[INFORMATION SHOWN start]

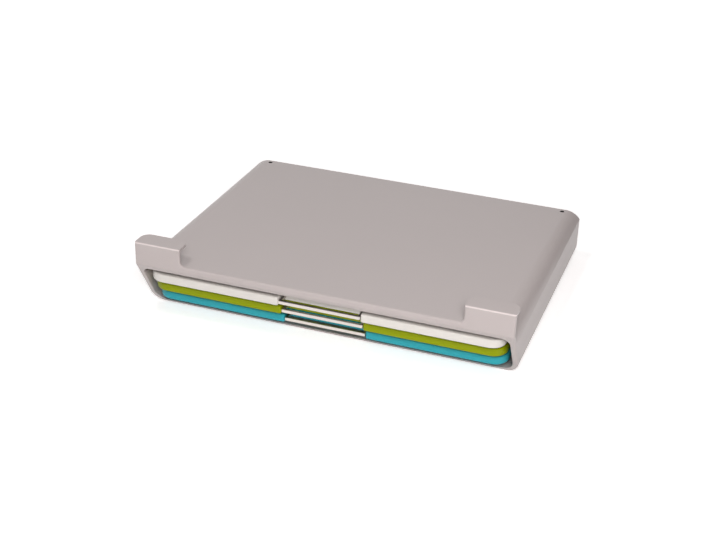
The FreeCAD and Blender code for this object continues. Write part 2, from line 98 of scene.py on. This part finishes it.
# Cutting boards: a smooth border round a field with a grip texture.
BOARD_GRAIN = 0.5 * MM
BOARD_GRAIN_DEPTH = 0.006 * MM
BOARD_CLOUD = 70 * MM
BOARD_VARIATION = 0.02
BEAD_SMOOTHNESS = 0.6
GRIP_DEPTH = 0.12 * MM
GRIP_DARKENING = 0.05
BORDER_ROUGHNESS = (0.33, 0.4)
FIELD_ROUGHNESS = (0.5, 0.6)
FACE_BAND = (0.1 * MM, 0.05 * MM)  # depths between which the texture fades in

# Steel.
STEEL_LINES = 0.25 * MM
STEEL_LINE_DEPTH = 0.004 * MM
STEEL_CLOUD = 6 * MM
STEEL_VARIATION = 0.03
ALONG_X = (0.02, 1.0, 1.0)       # draws the lines out along X

# Stage.
WHITE = (1.0, 1.0, 1.0, 1.0)
FLOOR_HALF = 12                  # half the length of the floor's sides
FLOOR_SEEN = (0.97, 0.94, 0.93, 1.0)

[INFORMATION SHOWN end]

- **WHAT YOU ARE ASKED TO DO**
Restate the data above word for word, please.

- **ANSWER FOR THIS EXERCISE**
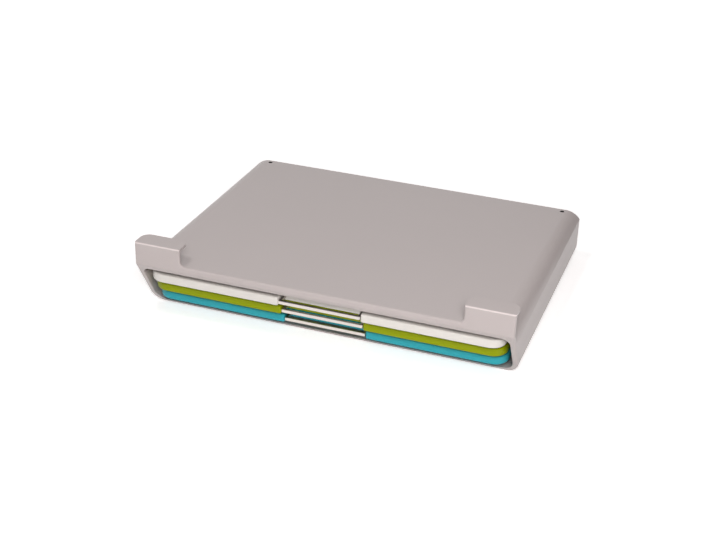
The FreeCAD and Blender code for this object continues. Write part 2, from line 98 of scene.py on. This part finishes it.
# Cutting boards: a smooth border round a field with a grip texture.
BOARD_GRAIN = 0.5 * MM
BOARD_GRAIN_DEPTH = 0.006 * MM
BOARD_CLOUD = 70 * MM
BOARD_VARIATION = 0.02
BEAD_SMOOTHNESS = 0.6
GRIP_DEPTH = 0.12 * MM
GRIP_DARKENING = 0.05
BORDER_ROUGHNESS = (0.33, 0.4)
FIELD_ROUGHNESS = (0.5, 0.6)
FACE_BAND = (0.1 * MM, 0.05 * MM)  # depths between which the texture fades in

# Steel.
STEEL_LINES = 0.25 * MM
STEEL_LINE_DEPTH = 0.004 * MM
STEEL_CLOUD = 6 * MM
STEEL_VARIATION = 0.03
ALONG_X = (0.02, 1.0, 1.0)       # draws the lines out along X

# Stage.
WHITE = (1.0, 1.0, 1.0, 1.0)
FLOOR_HALF = 12                  # half the length of the floor's sides
FLOOR_SEEN = (0.97, 0.94, 0.93, 1.0)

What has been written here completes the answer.